AWS Certified Machine Learning – Specialty MLS-C01 – Question148

A data scientist is using an Amazon SageMaker notebook instance and needs to securely access data stored in a specific Amazon S3 bucket.
How should the data scientist accomplish this?

A. Add an S3 bucket policy allowing GetObject, PutObject, and ListBucket permissions to the Amazon SageMaker notebook ARN as principal.
B. Encrypt the objects in the S3 bucket with a custom AWS Key Management Service (AWS KMS) key that only the notebook owner has access to.
C. Attach the policy to the IAM role associated with the notebook that allows GetObject, PutObject, and ListBucket operations to the specific S3 bucket.
D. Use a script in a lifecycle configuration to configure the AWS CLI on the instance with an access key ID and secret.

Correct Answer: C

AWS Certified Machine Learning – Specialty MLS-C01 – Question147

A manufacturing company uses machine learning (ML) models to detect quality issues. The models use images that are taken of the company's product at the end of each production step. The company has thousands of machines at the production site that generate one image per second on average.
The company ran a successful pilot with a single manufacturing machine. For the pilot, ML specialists used an industrial PC that ran AWS IoT Greengrass with a long-running AWS Lambda function that uploaded the images to Amazon S3. The uploaded images invoked a Lambda function that was written in Python to perform inference by using an Amazon SageMaker endpoint that ran a custom model.
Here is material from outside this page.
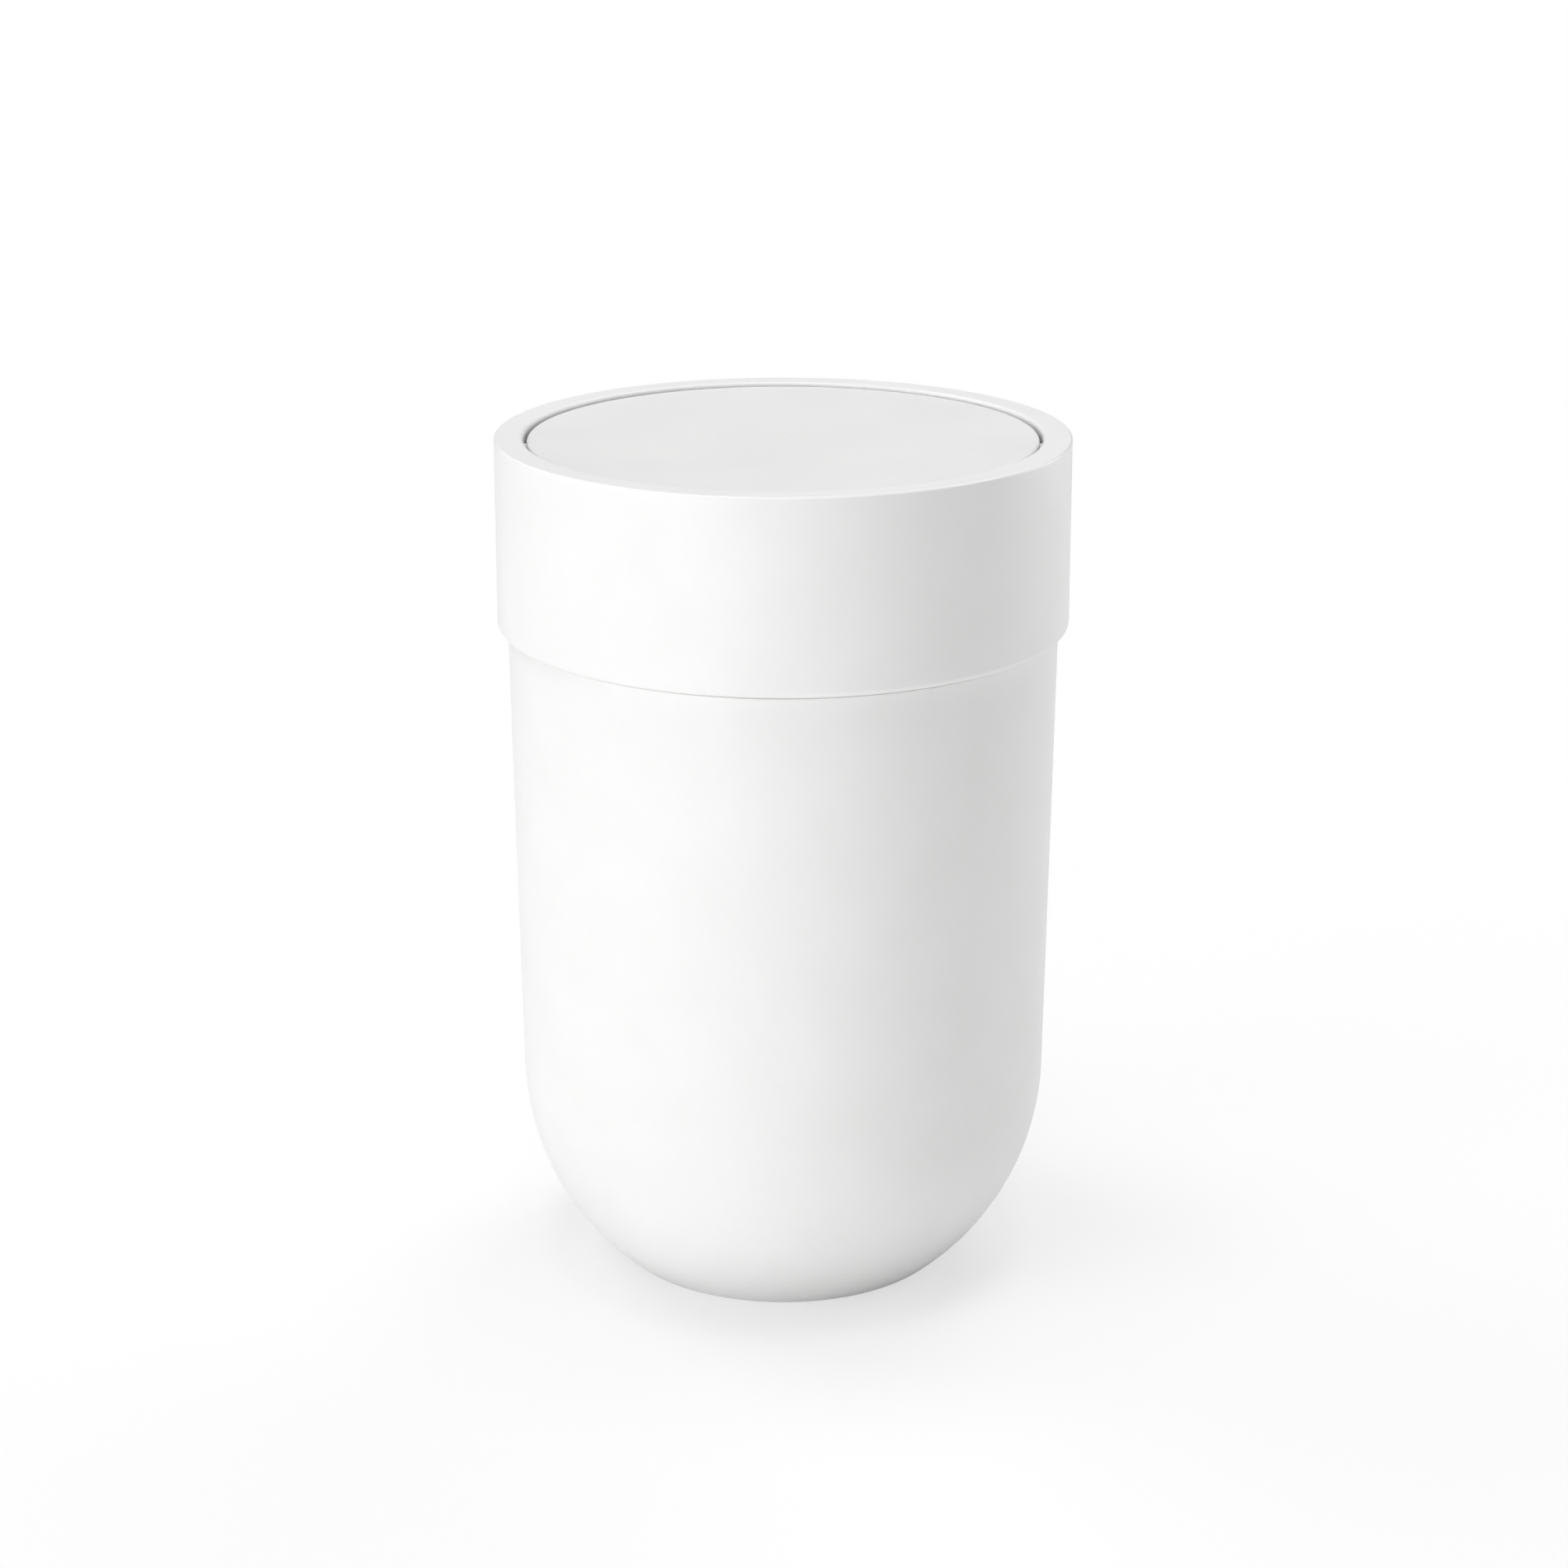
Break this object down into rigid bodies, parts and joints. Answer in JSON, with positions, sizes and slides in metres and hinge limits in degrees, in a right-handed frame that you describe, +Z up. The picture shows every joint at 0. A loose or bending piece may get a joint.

The inference results were forwarded back to a web service that was hosted at the production site to prevent faulty products from being shipped.
The company scaled the solution out to all manufacturing machines by installing similarly configured industrial PCs on each production machine. However, latency for predictions increased beyond acceptable limits.
Analysis shows that the internet connection is at its capacity limit.
How can the company resolve this issue MOST cost-effectively?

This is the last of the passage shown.